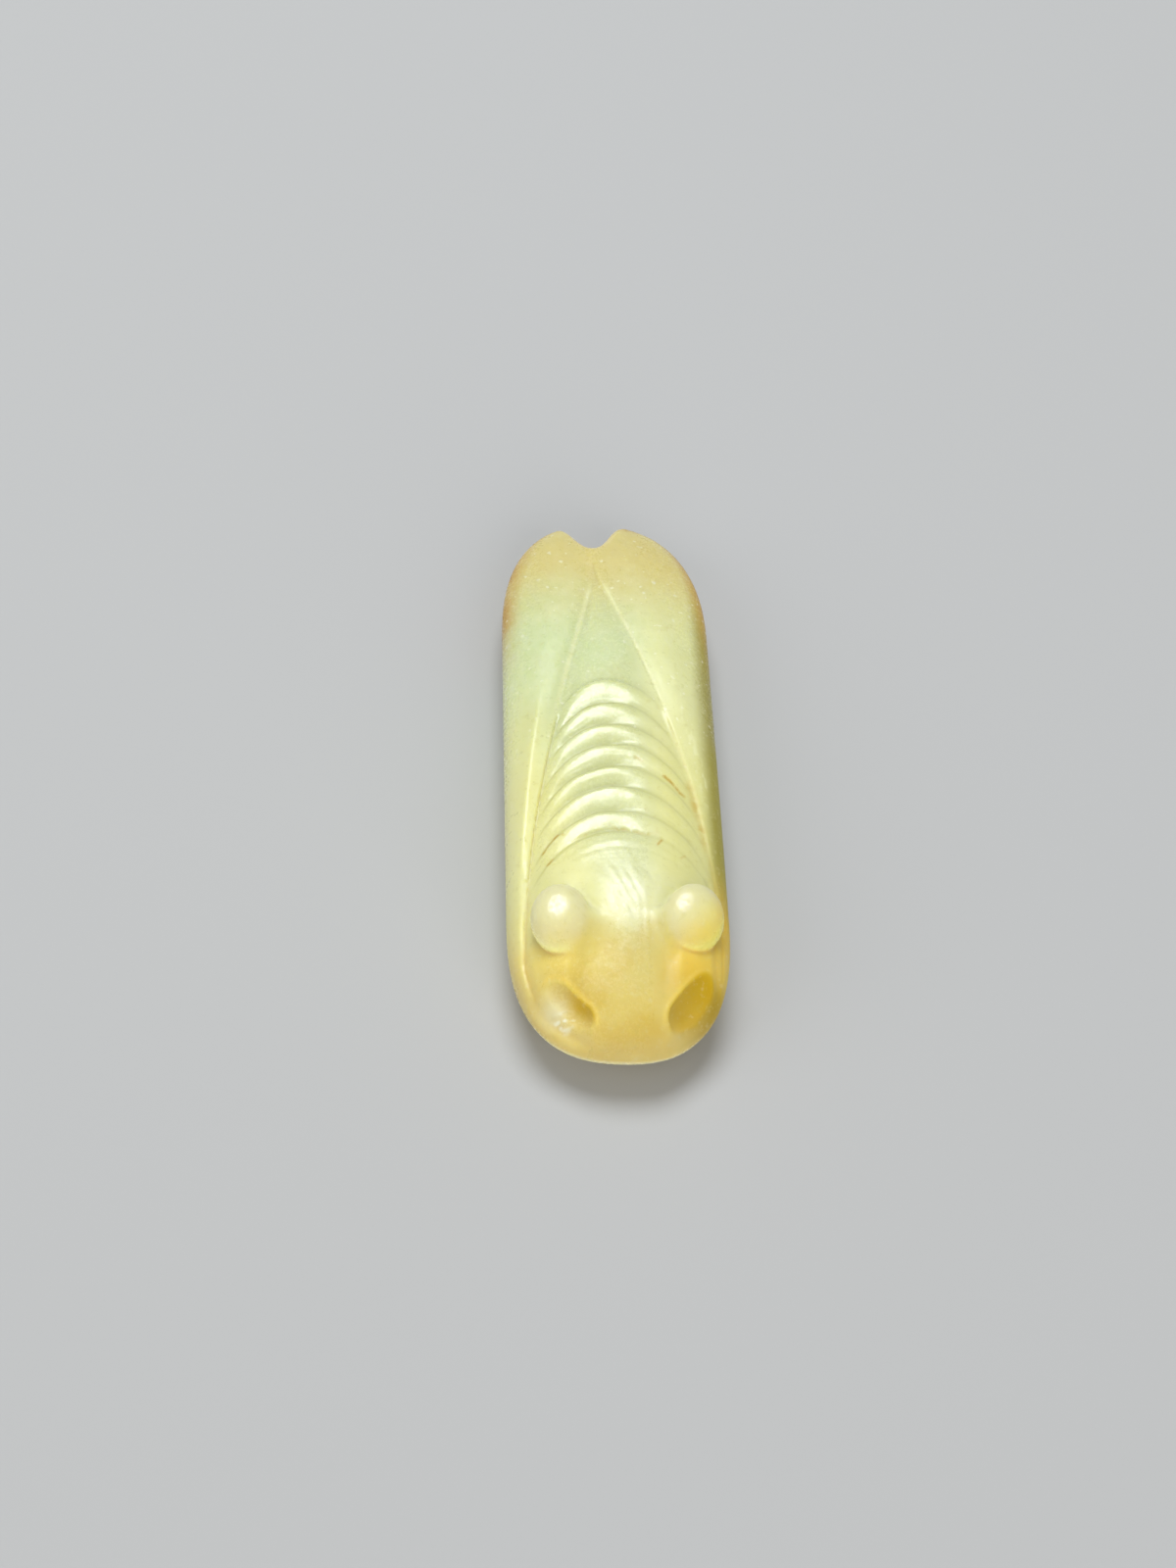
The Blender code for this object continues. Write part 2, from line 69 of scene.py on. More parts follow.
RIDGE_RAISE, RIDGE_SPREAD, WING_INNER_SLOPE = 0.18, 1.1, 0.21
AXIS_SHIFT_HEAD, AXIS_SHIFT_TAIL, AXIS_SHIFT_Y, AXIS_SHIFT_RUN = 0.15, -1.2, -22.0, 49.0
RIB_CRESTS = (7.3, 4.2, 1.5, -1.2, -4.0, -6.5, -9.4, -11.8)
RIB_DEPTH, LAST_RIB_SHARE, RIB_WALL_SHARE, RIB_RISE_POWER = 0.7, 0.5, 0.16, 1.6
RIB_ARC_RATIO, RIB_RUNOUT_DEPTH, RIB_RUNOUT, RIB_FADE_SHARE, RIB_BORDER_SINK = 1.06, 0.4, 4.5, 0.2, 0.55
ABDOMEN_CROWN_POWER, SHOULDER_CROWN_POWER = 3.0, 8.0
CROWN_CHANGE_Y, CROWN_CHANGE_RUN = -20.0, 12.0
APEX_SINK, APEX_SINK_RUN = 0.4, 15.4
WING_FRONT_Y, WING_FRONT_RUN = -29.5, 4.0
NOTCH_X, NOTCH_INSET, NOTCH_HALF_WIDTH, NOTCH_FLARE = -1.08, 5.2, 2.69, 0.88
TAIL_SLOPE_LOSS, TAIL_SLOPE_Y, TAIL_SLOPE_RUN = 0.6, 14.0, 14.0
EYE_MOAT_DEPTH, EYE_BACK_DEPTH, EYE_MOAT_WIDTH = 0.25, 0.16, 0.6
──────
• [EXERCISE REQUIREMENTS] Output all of the material, please, exactly as it stands.

• [WORKED SOLUTION]
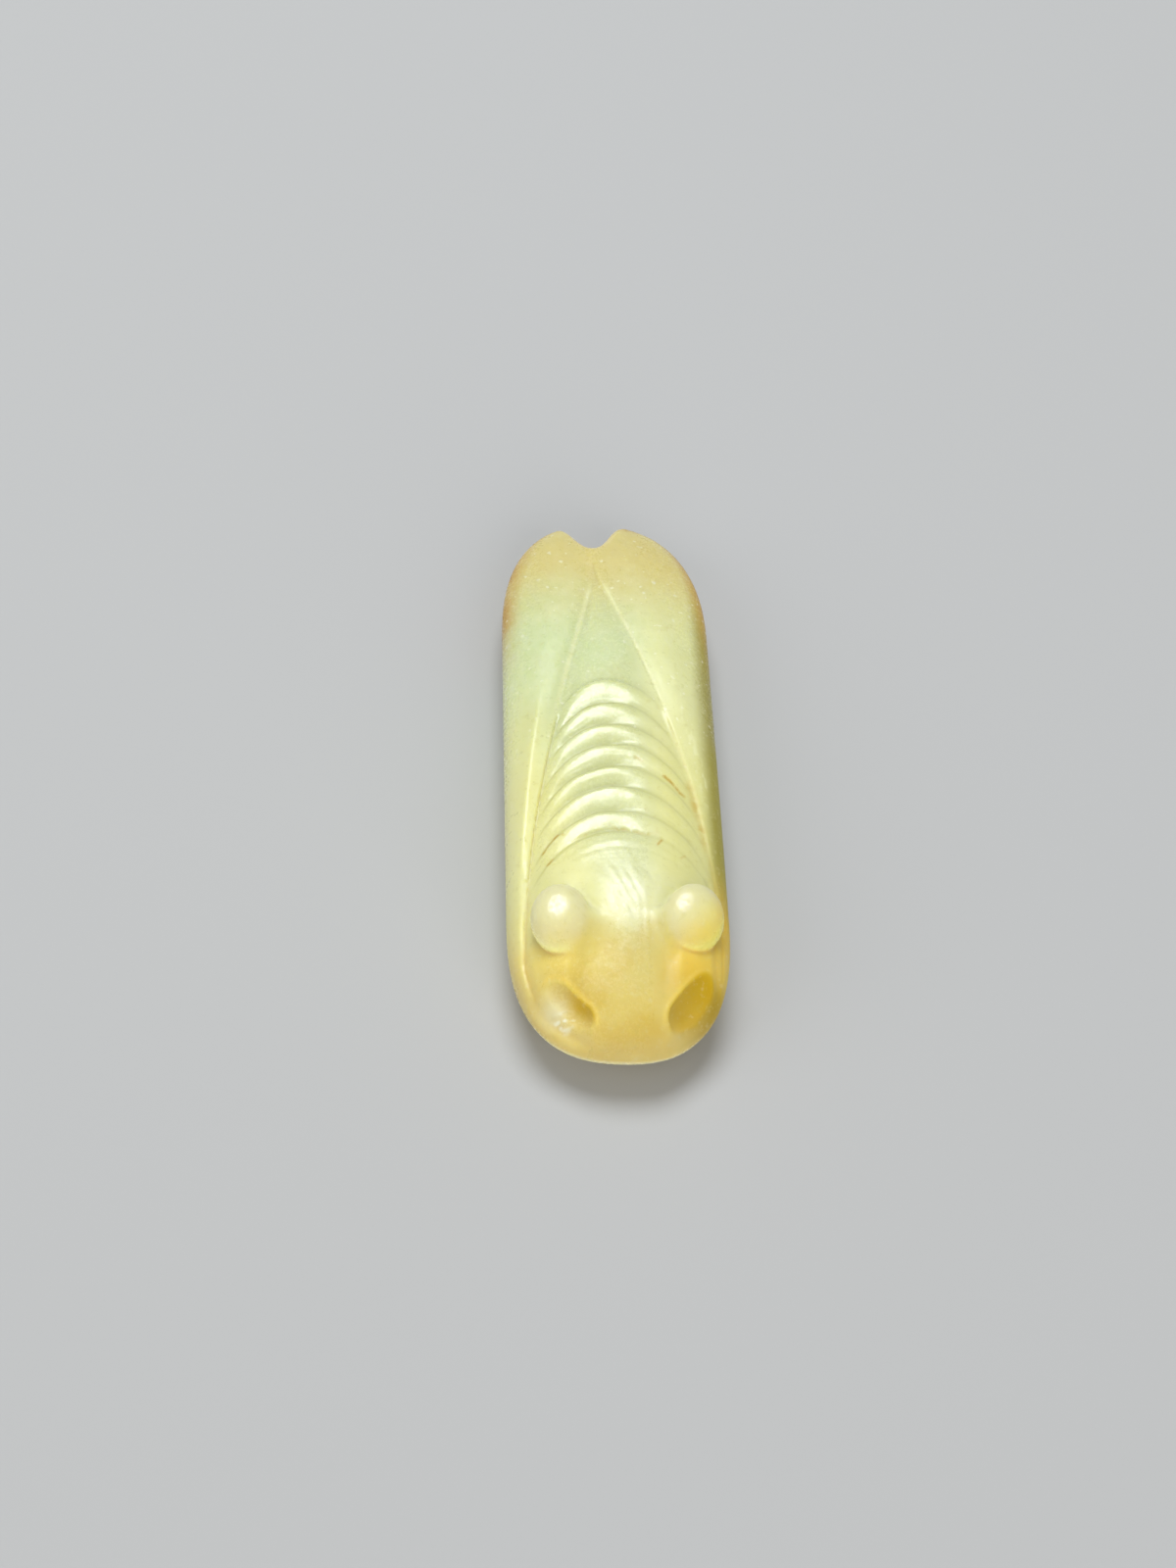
The Blender code for this object continues. Write part 2, from line 69 of scene.py on. More parts follow.
RIDGE_RAISE, RIDGE_SPREAD, WING_INNER_SLOPE = 0.18, 1.1, 0.21
AXIS_SHIFT_HEAD, AXIS_SHIFT_TAIL, AXIS_SHIFT_Y, AXIS_SHIFT_RUN = 0.15, -1.2, -22.0, 49.0
RIB_CRESTS = (7.3, 4.2, 1.5, -1.2, -4.0, -6.5, -9.4, -11.8)
RIB_DEPTH, LAST_RIB_SHARE, RIB_WALL_SHARE, RIB_RISE_POWER = 0.7, 0.5, 0.16, 1.6
RIB_ARC_RATIO, RIB_RUNOUT_DEPTH, RIB_RUNOUT, RIB_FADE_SHARE, RIB_BORDER_SINK = 1.06, 0.4, 4.5, 0.2, 0.55
ABDOMEN_CROWN_POWER, SHOULDER_CROWN_POWER = 3.0, 8.0
CROWN_CHANGE_Y, CROWN_CHANGE_RUN = -20.0, 12.0
APEX_SINK, APEX_SINK_RUN = 0.4, 15.4
WING_FRONT_Y, WING_FRONT_RUN = -29.5, 4.0
NOTCH_X, NOTCH_INSET, NOTCH_HALF_WIDTH, NOTCH_FLARE = -1.08, 5.2, 2.69, 0.88
TAIL_SLOPE_LOSS, TAIL_SLOPE_Y, TAIL_SLOPE_RUN = 0.6, 14.0, 14.0
EYE_MOAT_DEPTH, EYE_BACK_DEPTH, EYE_MOAT_WIDTH = 0.25, 0.16, 0.6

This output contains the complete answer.